Open MPI logo

Open MPI Development Mailing List Archives

  |   Home   |   Support   |   FAQ   |   all Development mailing list

Subject: Re: [OMPI devel] TCP BTL routability (was: ticket #972)
From: Adrian Knoth (adi_at_[hidden])
Date: 2008-07-29 16:40:09


On Tue, Jul 29, 2008 at 03:25:00PM -0400, Jeff Squyres wrote:

> For reference, the FAQ entry is here:
>
> http://www.open-mpi.org/faq/?category=tcp#tcp-routability
>
> It looks like we now *always* assume that two TCP peers are routable.

As long as they share the same address family (IPv4 or IPv6).

> The code in question is in btl_tcp_proc.c with the loop starting at
> line 413.

Yes. The FAQ is outdated, the new code is very different.

We now use graph theory, imagine a bipartite graph where each interface
is a vertex. (one peer on the left, the other on the right, no
connections inside each peer, only from left to right, hence a bipartite
graph).

Every edge in this graph is given a weight depending on its quality. The
quality is "defined" in btl_tcp_proc.h:

enum mca_btl_tcp_connection_quality {
        CQ_NO_CONNECTION,
        CQ_PRIVATE_DIFFERENT_NETWORK,
        CQ_PRIVATE_SAME_NETWORK,
        CQ_PUBLIC_DIFFERENT_NETWORK,
        CQ_PUBLIC_SAME_NETWORK
};

CQ_NO_CONNECTION (weight 0) is for different address families, so we
don't try to connect from IPv6 to IPv4 and vice versa. The more likely a
connection is going to be established, the higher the weight. So public
addresses on the same network (read: very close, probably sharing the
same link) are the best one can get, private addresses on different
networks have the lowest probability for a succeeding connection.

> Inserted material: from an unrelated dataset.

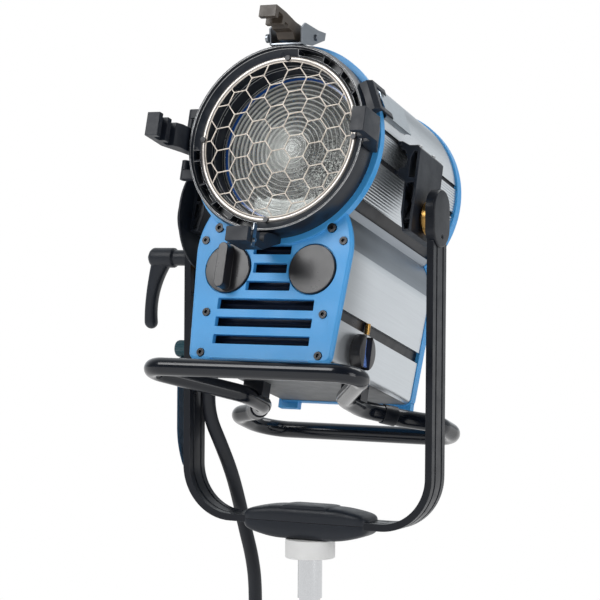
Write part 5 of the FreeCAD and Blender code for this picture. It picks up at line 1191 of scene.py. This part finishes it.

We then try to find a matching in the graph, this means, no two edges
may have a common endpoint on either side, thus avoiding
oversubscription.

In order to support striping, we look for the largest matching (read:
selecting as many edges (links) as possible).

In order to ensure connectivity, we then choose from the variety of
largest matchings the one with the highest summed weights. These edges
denote the addresses with the best probability for a succeeding
connection.

In terms of graph theory, this is called a maximum cardinality maximum
weight matching.

You can find the whole background story in Chapter 3:

   http://cluster.inf-ra.uni-jena.de/~adi/peiselt-thesis.pdf

We have also a brief IEEE paper on this:

   http://www.ieeexplore.ieee.org/xpl/freeabs_all.jsp?isnumber=4476518&arnumber=4476565&count=56&index=46

In other words: #972 is somewhat obsolete, the FAQ entry should surely
be removed/updated. I don't know to which extent, but if you want me to
write some lines, I could probably invent a not so scientific
description.

HTH

-- 
Cluster and Metacomputing Working Group
Friedrich-Schiller-Universität Jena, Germany
private: http://adi.thur.de